In reality, a person isn’t pleading the entire Fifth Amendment, but just the part that refers to self-incrimination.

David Wildstein, the former director of interstate capital projects for the Port Authority of New York and New Jersey, told a New Jersey state investigating committee that he wouldn’t answer its questions about the George Washington Bridge controversy. He was appearing at the committee hearing under subpoena.

“On the advice of my counsel, I respectfully assert my right to remain silent under the United States and New Jersey constitutions,” Wildstein told Assemblyman John Wisniewski, the committee chair.

Wisniewski told Wildstein that he didn’t have that right under the state law and he faced contempt charges.

Wildstein then “pleaded the Fifth” to Wisniewski’s follow-up questions, with Wildstein’s attorney, Alan Zegas, countering Wisniewski’s claims about the Fifth Amendment and Wildstein’s case.

“I’m not suggesting in any way and I don’t believe that Mr. Wildstein is guilty of anything, yet at the same time he has the right under both the federal and state constitutions to not give answers that could be used by a prosecutor were they to charge him, even if they were to charge him wrongly,” Zegas told Wisniewski.

At the end of the hearing, Wildstein was found in contempt, and the committee vowed to bring in more Christie associates, who could also very likely plead the Fifth.

The specific part of the Fifth Amendment about self-incrimination reads, “No person….shall be compelled to be a witness against himself.”

In the early years after the Constitution was ratified in 1789, the definition of self-incrimination was broader, but it only applied to federal cases.

Chief Justice John Marshall said the Fifth Amendment applied to witnesses who wanted to withhold incriminating evidence against third parties in his rulings in Marbury v. Madison (1803) and in Aaron Burr’s 1807 treason trial. (That decision has been narrowed to people asked to offer evidence about their own activities.)

But the right didn’t automatically apply to trials and hearings outside of the federal court system until the 14th Amendment was ratified in 1868, and the courts started applying the parts of the Bill of Rights to the states much later in the 20th century.

The public spectacle of a witness expressing their Fifth Amendment rights, in recent times, dates back to televised hearings in the early 1950s about organized crimes and investigations into alleged communist infiltration into the U.S. government.
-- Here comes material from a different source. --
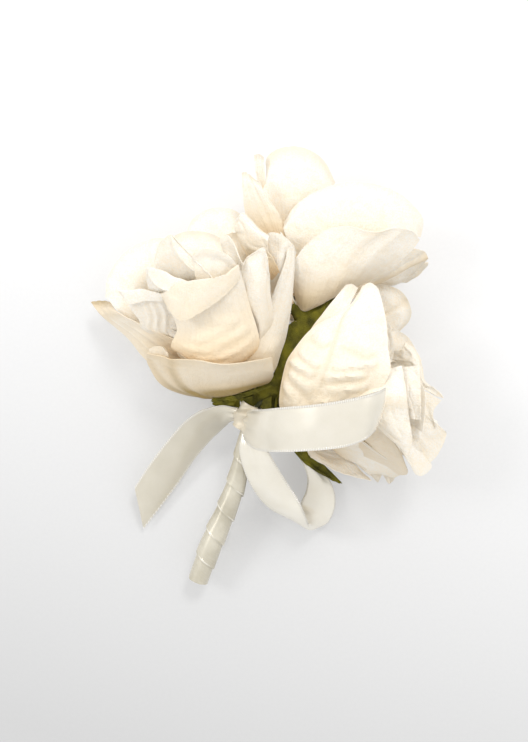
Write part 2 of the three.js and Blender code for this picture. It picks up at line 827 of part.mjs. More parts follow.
place("pin_shaft", "steel", pinSolid, pinClearance);
place("pin_pearl", "pearl", pearlSolid);
Object.keys(roseShares).forEach((side, index) => {
  const curve = wireCurve(roseFrame(roseShares[side]), index);
  place(`${side}_wire`, "wire", (grow) => barSolid(curve, wireRadius, wireSteps, grow), wireClearance);
});
place("stem_core", "tape", coreSolid);
place("stem_wrap", "satin", wrapSolid);
place("bow_knot", "satin", knotSolid);
for (const [name, rows] of Object.entries(ribbonShares)) {
  place(name, "satin", (grow) => ribbonSolid(rows, grow));
}
for (const [side, rose] of Object.entries(roseShares)) {
  const { along, axis } = roseFrame(rose);
  place(`${side}_bud`, "heart", (grow) => budSolid(along(budPlaceShare * whorlStep), axis, grow));
  place(`${side}_hip`, "sepal", (grow) => hipSolid(along(-hipPlaceShare * whorlStep), axis, grow));
  ["heart_whorl", "inner_whorl", "middle_whorl", "outer_whorl"].forEach((whorl, i) => {
    const hub = along((3 - i) * whorlStep);
    place(`${side}_${whorl}`, "silk", (grow) => whorlSolid(rose[whorl], petalSolid, hub, axis, grow), leafGap);
  });
  const hub = along(-whorlStep);
  place(`${side}_calyx`, "sepal", (grow) => whorlSolid(rose.calyx, sepalSolid, hub, axis, grow), leafGap);
}

console.log("least gap of the wrap to itself", wrapGap().toFixed(2), "mm");

const bounds = new THREE.Box3().setFromObject(corsage, true);
const middle = bounds.getCenter(new THREE.Vector3());
corsage.position.set(-middle.x, -middle.y, -bounds.min.z);

export default corsage;
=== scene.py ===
import math

import bpy
import numpy as np
from mathutils import Matrix, Vector, noise


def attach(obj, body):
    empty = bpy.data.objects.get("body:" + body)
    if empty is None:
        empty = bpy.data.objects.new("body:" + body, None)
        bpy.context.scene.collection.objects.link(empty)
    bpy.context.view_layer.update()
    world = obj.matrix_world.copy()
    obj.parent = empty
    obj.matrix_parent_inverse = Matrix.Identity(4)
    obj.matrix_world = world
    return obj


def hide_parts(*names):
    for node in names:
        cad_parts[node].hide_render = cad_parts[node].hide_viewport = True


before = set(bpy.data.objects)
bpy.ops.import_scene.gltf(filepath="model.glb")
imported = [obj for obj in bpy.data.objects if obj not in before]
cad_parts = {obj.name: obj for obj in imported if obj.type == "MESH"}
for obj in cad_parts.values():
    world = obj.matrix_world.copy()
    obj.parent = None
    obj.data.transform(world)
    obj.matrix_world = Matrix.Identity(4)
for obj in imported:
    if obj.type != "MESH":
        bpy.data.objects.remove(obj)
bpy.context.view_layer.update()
print("frame loaded")

# How places are read: [pixels across, pixels down, height in hundredths of the bloom reach]
view = {
    "height": 0.420,
    "bindingHeight": 0.020,
    "bloomReach": 0.060,
    "bloomReachPixels": 188,
    "centre": (264, 371),
    "shift": (-0.0011872, -0.0003998, 0.0008501),
    "sensor": 36.0,
    "pixelsAcross": 528,
    "clipStart": 0.01,
}


def spots(places):
    places = np.array(places, dtype=float)
    height = places[..., 2] / 100 * view["bloomReach"]
    pitch = view["bloomReach"] / view["bloomReachPixels"]
    pitch = pitch * (view["height"] - height) / (view["height"] - view["bindingHeight"])
    across = (places[..., 0] - view["centre"][0]) * pitch
    up = (view["centre"][1] - places[..., 1]) * pitch
    return np.stack([across, up, height], axis=-1) + np.array(view["shift"])


def unit(vectors):
    length = np.linalg.norm(vectors, axis=-1, keepdims=True)
    return vectors / np.maximum(length, 1e-12)


def curveThrough(points, at):
    # a smooth curve through points, which run along the first axis
    points = np.asarray(points, dtype=float)
    padded = np.concatenate([[2 * points[0] - points[1]], points, [2 * points[-1] - points[-2]]])
    at = np.clip(np.asarray(at, dtype=float), 0, 1) * (len(points) - 1)
    start = np.minimum(at.astype(int), len(points) - 2)
    t = (at - start).reshape((-1,) + (1,) * (points.ndim - 1))
    a, b, c, d = (padded[start + k] for k in range(4))
    bend = (2 * a - 5 * b + 4 * c - d) * t**2 + (3 * b - a - 3 * c + d) * t**3
    return 0.5 * (2 * b + (c - a) * t + bend)


def gridThrough(rows, across, along):
    # rows of points, each row with its own count, as one grid of along + 1 by across + 1 points
    sides = np.linspace(0, 1, across + 1)
    lines = np.stack([curveThrough(row, sides) for row in rows])
    return curveThrough(lines, np.linspace(0, 1, along + 1))


def shares(across, along):
    # how far across and how far along each point of a grid is, from 0 to 1
    return np.meshgrid(np.linspace(0, 1, across + 1), np.linspace(0, 1, along + 1))


def gridNormals(grid):
    return unit(np.cross(np.gradient(grid, axis=1), np.gradient(grid, axis=0)))


def gridSize(grid):
    # mean width, mean length and area, in metres
    sideways, onward = np.diff(grid, axis=1), np.diff(grid, axis=0)
    across = np.linalg.norm(sideways, axis=-1).sum(axis=1).mean()
    along = np.linalg.norm(onward, axis=-1).sum(axis=0).mean()
    area = np.linalg.norm(np.cross(sideways[:-1], onward[:, :-1]), axis=-1).sum()
    return across, along, area


def outAt(side, up, radius, angle):
    # the way out from an axis, on its side at angle 0 and up from it at a quarter turn
    return side * (radius * np.cos(angle))[..., None] + up * (radius * np.sin(angle))[..., None]


def grain(x, y, seed):
    # smooth noise on arrays, from -1 to 1
    flat = [noise.noise(Vector((a, b, seed))) for a, b in zip(np.ravel(x), np.ravel(y))]
    return np.array(flat).reshape(np.shape(x))


def grained(across, along, scale, seed):
    return grain(across * scale[0], along * scale[1], seed)


def ramp(x, low, high):
    t = np.clip((x - low) / (high - low), 0, 1)
    return t * t * (3 - 2 * t)


def bell(x, middle, width):
    return np.exp(-(((x - middle) / width) ** 2))


def turnTo(direction):
    return Vector(direction).normalized().to_track_quat("Z", "Y").to_matrix().to_4x4()


def deselectAll():
    bpy.ops.object.select_all(action="DESELECT")


def pick(piece):
    deselectAll()
    piece.select_set(True)
    bpy.context.view_layer.objects.active = piece


def setMode(mode):
    bpy.ops.object.mode_set(mode=mode)


def selectMesh(action):
    setMode("EDIT")
    bpy.ops.mesh.select_all(action=action)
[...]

The Kefauver Senate hearings about organized crime in 1950 and 1951 broadly exposed the Fifth Amendment to a daily national audience and brought the phrase “taking the Fifth” into the national vocabulary.
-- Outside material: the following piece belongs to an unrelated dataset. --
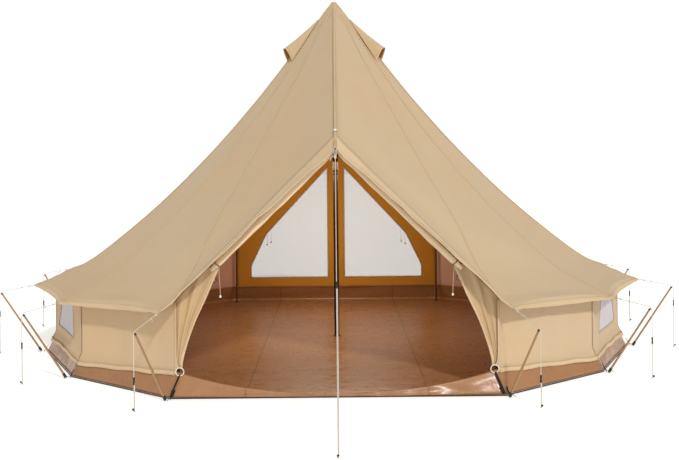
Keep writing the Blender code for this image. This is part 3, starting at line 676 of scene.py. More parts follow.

Witnesses in the House Un-American Activities Committee hearings were also pleading the Fifth Amendment, with mixed results, in the late 1940s.

In 1951, starting with the Dennis case, the Supreme Court expanded the protection of witnesses who refused to testify before Congress by citing the Fifth Amendment.
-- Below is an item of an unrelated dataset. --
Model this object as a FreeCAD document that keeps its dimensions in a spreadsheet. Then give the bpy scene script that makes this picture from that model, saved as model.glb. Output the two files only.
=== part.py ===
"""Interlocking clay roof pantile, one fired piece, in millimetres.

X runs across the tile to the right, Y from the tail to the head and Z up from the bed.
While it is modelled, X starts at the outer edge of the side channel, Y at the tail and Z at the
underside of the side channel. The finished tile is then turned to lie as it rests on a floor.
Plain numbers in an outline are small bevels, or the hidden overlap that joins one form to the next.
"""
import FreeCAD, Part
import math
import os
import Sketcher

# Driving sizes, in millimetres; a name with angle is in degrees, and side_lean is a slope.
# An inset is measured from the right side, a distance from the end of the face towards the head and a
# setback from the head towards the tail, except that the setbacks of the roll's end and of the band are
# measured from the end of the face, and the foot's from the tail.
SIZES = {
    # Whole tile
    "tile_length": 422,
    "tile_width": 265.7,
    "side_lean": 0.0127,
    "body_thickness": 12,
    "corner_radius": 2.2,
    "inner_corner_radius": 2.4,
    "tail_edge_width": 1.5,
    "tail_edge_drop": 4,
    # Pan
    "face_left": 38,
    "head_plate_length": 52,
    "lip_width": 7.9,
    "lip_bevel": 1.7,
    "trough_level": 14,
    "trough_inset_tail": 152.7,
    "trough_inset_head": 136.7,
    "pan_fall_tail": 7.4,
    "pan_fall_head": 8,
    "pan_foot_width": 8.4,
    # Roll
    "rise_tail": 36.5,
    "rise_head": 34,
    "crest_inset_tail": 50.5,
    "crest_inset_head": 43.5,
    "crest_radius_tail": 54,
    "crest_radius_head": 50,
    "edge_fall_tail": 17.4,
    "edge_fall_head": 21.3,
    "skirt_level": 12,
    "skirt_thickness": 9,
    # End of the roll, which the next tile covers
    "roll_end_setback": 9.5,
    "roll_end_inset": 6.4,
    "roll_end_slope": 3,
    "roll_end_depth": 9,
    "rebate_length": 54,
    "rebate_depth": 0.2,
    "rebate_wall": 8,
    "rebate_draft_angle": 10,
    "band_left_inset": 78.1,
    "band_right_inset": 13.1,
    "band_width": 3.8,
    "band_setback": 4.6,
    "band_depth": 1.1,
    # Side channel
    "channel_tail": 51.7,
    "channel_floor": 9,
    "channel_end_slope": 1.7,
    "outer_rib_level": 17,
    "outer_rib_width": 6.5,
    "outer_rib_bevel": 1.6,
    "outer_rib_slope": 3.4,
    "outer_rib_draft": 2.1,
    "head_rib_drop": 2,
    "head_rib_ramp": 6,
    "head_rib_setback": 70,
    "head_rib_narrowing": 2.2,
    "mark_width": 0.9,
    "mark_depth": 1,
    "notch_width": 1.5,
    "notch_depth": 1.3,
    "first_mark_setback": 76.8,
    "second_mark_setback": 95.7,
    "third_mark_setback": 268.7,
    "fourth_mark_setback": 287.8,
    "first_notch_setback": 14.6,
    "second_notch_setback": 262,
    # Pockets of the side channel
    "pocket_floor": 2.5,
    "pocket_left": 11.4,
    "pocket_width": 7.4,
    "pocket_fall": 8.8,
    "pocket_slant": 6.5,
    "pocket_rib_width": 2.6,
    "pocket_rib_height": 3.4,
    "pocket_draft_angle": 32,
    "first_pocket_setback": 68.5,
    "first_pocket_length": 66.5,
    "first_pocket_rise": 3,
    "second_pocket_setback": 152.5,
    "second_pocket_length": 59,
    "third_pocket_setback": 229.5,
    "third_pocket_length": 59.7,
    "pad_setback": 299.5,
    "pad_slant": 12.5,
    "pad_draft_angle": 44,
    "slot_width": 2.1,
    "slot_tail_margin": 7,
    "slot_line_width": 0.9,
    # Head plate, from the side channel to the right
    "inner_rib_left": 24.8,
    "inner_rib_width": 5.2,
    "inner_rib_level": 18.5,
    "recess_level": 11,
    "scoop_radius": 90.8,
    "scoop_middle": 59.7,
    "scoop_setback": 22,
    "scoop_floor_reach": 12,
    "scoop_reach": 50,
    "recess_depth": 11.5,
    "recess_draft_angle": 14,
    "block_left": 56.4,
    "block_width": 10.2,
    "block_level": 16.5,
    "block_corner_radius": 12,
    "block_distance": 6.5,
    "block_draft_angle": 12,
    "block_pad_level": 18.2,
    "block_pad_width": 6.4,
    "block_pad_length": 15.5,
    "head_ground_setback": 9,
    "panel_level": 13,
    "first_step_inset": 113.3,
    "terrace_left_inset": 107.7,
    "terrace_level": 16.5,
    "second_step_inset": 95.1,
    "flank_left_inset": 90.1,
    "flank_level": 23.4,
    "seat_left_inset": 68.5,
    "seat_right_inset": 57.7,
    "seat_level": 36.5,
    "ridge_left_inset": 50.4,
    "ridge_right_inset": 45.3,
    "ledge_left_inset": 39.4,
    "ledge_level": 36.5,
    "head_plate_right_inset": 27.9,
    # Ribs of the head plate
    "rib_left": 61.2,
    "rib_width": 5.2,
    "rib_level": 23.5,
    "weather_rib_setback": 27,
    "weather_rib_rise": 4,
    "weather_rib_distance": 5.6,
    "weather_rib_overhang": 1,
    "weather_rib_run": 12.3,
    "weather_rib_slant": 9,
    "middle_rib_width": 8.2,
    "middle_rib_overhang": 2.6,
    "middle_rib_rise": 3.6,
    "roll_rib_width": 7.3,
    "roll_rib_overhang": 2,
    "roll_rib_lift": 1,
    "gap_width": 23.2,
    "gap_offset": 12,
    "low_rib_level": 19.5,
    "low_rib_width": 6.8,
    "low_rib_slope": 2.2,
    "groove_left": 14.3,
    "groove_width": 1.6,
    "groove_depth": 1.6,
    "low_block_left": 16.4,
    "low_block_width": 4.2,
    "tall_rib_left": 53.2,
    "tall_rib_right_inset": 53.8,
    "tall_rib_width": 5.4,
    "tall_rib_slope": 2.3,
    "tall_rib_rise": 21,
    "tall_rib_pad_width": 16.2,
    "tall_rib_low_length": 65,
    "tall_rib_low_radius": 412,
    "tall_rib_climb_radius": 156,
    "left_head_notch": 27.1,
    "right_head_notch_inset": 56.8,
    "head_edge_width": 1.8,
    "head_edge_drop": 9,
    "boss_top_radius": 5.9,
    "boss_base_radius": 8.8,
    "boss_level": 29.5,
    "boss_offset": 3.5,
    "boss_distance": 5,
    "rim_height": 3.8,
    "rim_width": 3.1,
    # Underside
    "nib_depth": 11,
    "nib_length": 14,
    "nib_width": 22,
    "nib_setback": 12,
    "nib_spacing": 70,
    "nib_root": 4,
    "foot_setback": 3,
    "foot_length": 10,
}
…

In 1966, the Court found, as part of its historic Miranda v. Arizona decision, that the right to protect against self-incriminating testimony existed outside of a courtroom.

“There can be no doubt that the Fifth Amendment privilege is available outside of criminal court proceedings and serves to protect persons in all settings in which their freedom of action is curtailed in any significant way from being compelled to incriminate themselves,” the Court said.

A later Court case, Ohio v. Reiner, stated that the Fifth Amendment “protects the innocent as well as the guilty” and that any information “which would furnish a link in the chain of evidence needed to prosecute the claimant” is valid cause to invoke Fifth Amendment rights.

Since the 1950s, famous incidents involving the Fifth Amendment in public testimony have included Oliver North’s testimony during the Iran-contra hearings; former Enron Chairman Kenneth Lay’s testimony at a 2002 Senate hearing; baseball star Mark McGwire taking the Fifth during testimony about steroid use in 2005 in front of a House committee; and the recent testimony of former IRS official Lois Lerner.

Lerner, the former head of the IRS tax-exempt organizations office, said in advance of her March 2013 testimony that she would assert her Fifth Amendment privilege and refuse to answer questions from House members during committee hearings about the IRS’s targeting of conservative nonprofit groups.

However, Lerner then read an opening statement at the hearing, setting off a debate about whether she had waived her Fifth Amendment rights by reading the statement.